> [SHORT EXERCISE] Pull each line holding "this" out of the entries below.

> [RECORD EXTRACTS]

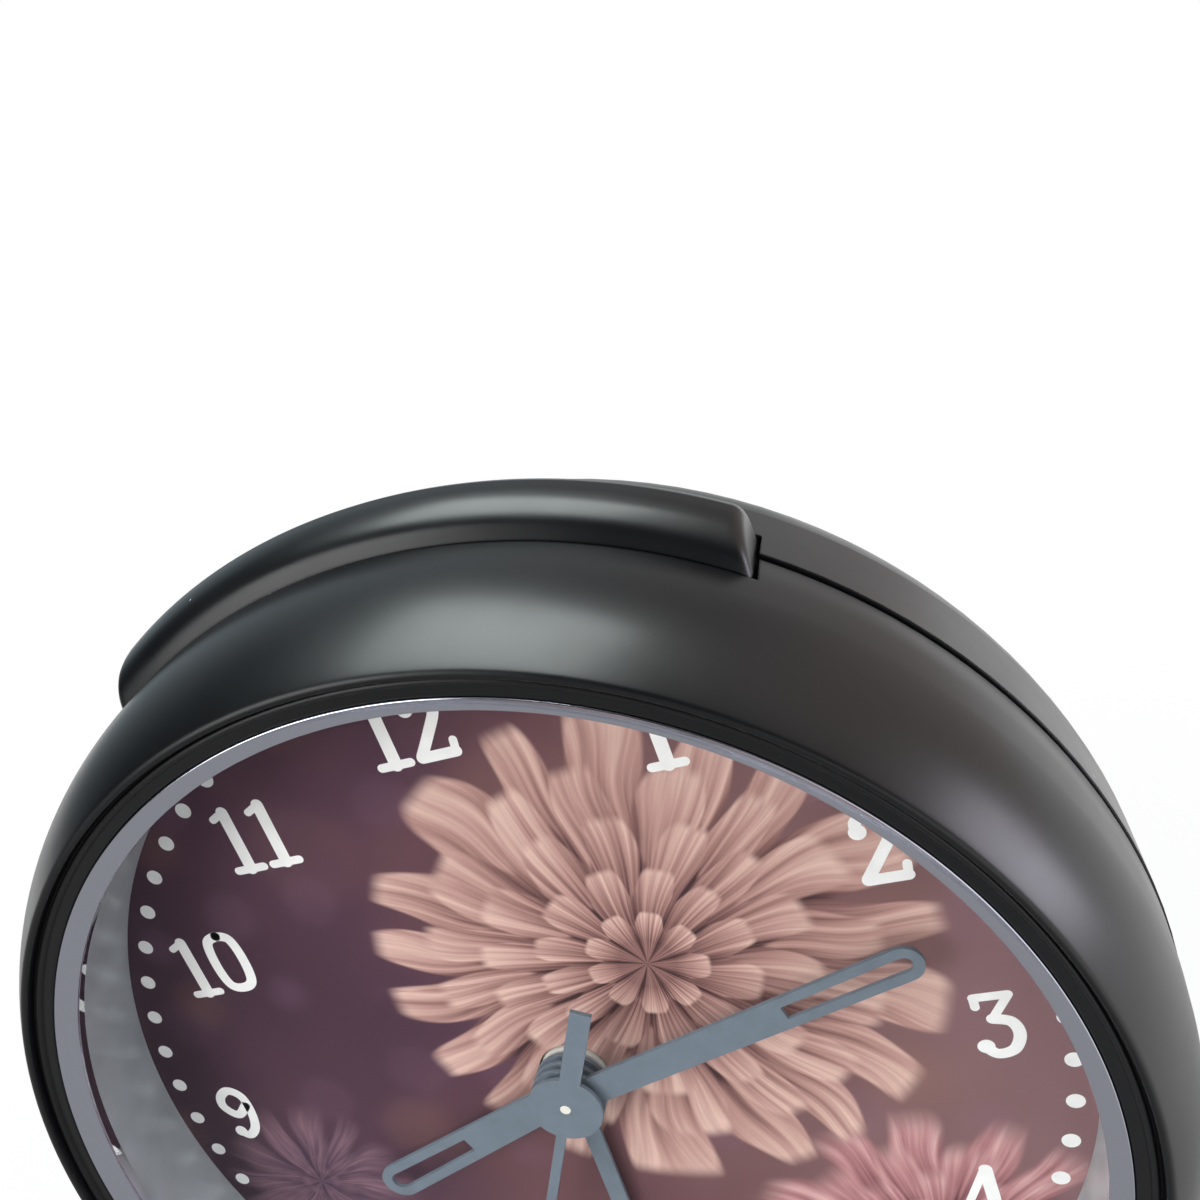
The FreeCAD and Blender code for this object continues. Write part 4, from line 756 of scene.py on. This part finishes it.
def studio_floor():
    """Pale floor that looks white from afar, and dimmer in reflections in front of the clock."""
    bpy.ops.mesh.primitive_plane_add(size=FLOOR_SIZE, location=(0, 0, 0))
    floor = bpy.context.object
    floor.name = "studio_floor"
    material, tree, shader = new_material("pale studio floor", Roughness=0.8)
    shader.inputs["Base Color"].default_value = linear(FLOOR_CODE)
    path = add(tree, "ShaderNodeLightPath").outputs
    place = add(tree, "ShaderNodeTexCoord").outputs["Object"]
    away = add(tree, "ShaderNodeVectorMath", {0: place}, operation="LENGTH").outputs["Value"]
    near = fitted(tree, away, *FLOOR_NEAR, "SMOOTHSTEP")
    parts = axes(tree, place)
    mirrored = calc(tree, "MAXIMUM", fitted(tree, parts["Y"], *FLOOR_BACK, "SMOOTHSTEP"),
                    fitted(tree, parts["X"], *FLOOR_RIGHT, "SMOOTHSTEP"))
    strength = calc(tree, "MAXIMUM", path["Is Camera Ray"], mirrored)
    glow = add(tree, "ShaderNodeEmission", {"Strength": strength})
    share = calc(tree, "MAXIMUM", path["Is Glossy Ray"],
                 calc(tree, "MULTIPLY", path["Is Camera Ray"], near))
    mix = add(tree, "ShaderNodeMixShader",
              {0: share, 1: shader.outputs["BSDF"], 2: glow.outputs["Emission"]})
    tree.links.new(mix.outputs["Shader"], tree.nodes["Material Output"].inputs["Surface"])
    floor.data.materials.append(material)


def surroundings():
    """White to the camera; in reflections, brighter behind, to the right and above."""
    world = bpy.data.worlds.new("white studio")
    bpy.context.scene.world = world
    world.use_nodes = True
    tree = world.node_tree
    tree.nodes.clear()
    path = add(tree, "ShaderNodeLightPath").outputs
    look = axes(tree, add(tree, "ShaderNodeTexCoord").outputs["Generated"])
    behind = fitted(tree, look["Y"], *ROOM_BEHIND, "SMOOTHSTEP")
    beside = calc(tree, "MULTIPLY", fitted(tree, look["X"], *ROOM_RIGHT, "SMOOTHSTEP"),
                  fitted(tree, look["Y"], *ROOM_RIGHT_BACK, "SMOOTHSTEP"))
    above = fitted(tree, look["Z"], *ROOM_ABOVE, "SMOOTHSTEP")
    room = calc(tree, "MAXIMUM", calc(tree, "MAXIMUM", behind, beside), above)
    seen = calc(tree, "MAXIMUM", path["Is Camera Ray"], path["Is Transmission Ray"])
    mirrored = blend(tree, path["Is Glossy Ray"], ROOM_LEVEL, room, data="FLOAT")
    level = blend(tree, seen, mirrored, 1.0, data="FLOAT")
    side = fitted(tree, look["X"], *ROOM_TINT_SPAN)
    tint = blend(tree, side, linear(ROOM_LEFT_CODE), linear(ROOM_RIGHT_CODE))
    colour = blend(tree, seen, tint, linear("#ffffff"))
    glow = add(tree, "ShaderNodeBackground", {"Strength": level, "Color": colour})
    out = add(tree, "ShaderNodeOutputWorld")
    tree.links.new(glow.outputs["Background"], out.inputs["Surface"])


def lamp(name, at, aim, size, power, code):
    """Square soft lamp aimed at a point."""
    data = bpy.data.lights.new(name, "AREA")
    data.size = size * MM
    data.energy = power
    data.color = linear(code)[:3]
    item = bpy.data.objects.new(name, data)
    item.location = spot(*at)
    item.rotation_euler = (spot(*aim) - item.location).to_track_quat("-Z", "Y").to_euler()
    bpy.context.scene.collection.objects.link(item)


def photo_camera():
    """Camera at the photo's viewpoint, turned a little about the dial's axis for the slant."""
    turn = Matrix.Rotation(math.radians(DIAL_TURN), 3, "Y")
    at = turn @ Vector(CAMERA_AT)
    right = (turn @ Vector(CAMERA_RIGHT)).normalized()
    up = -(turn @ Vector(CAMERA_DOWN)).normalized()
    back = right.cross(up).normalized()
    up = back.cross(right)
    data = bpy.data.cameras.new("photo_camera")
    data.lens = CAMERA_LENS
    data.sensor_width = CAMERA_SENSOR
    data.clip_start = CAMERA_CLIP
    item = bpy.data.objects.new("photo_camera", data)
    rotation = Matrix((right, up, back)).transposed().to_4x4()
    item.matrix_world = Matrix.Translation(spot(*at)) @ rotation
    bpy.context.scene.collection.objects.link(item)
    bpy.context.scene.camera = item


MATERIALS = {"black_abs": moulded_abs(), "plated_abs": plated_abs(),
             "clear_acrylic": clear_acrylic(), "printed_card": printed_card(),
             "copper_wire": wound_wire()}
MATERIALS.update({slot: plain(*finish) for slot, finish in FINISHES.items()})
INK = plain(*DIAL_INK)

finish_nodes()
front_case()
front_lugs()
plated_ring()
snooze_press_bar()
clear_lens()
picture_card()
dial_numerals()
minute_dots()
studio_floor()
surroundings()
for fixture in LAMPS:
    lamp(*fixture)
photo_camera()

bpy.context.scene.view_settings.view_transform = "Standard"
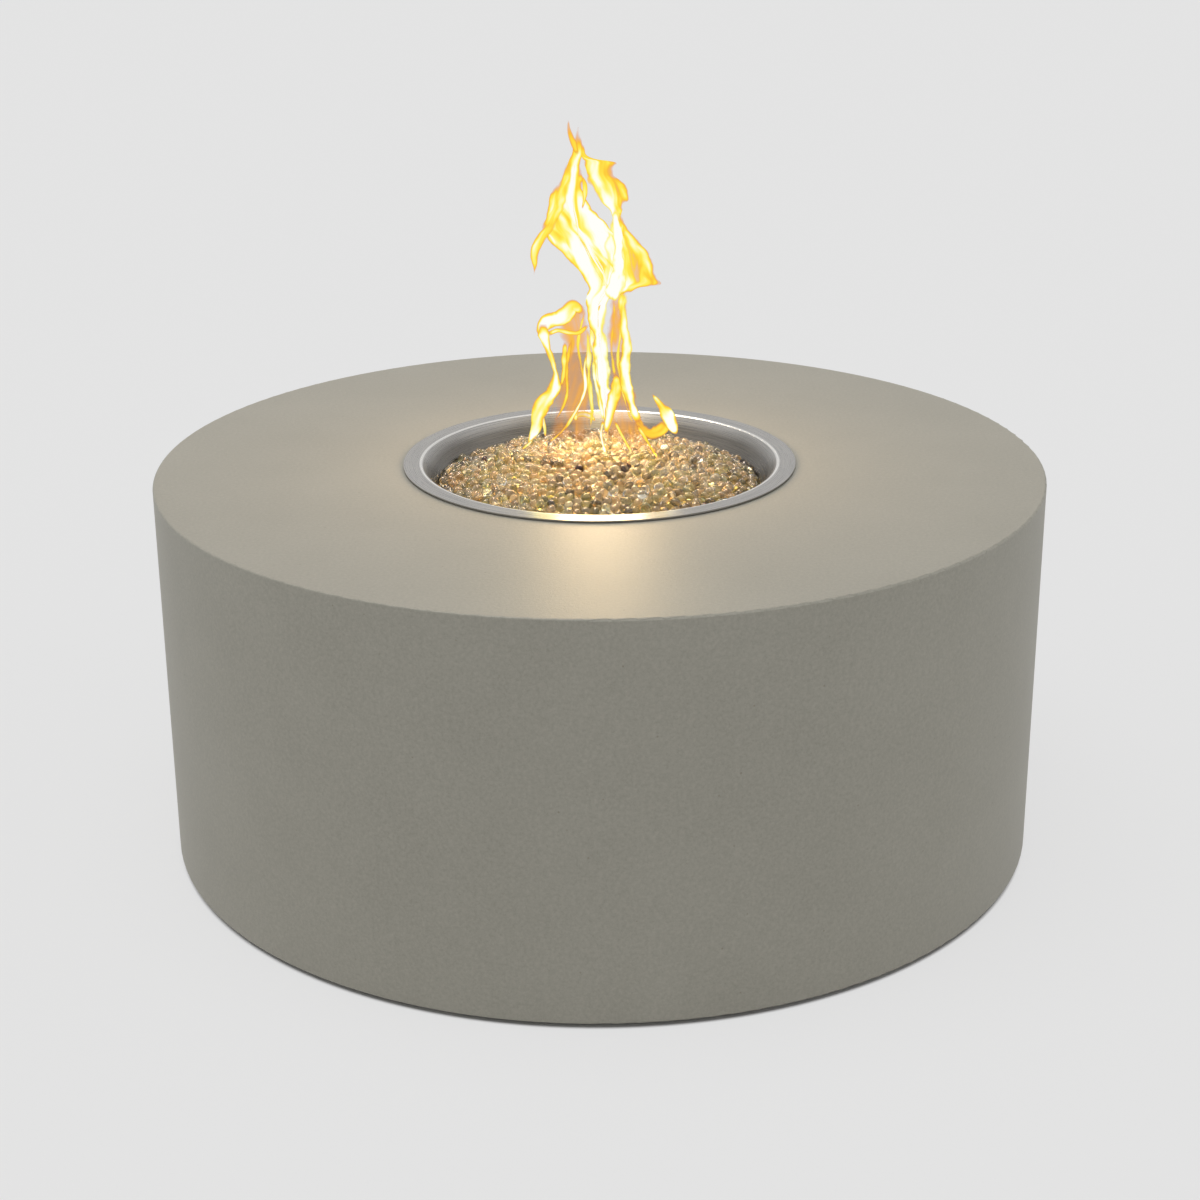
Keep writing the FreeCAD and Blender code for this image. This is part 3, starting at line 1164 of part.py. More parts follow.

> [SOLVED EXERCISE]
The FreeCAD and Blender code for this object continues. Write part 4, from line 756 of scene.py on. This part finishes it.
Keep writing the FreeCAD and Blender code for this image. This is part 3, starting at line 1164 of part.py. More parts follow.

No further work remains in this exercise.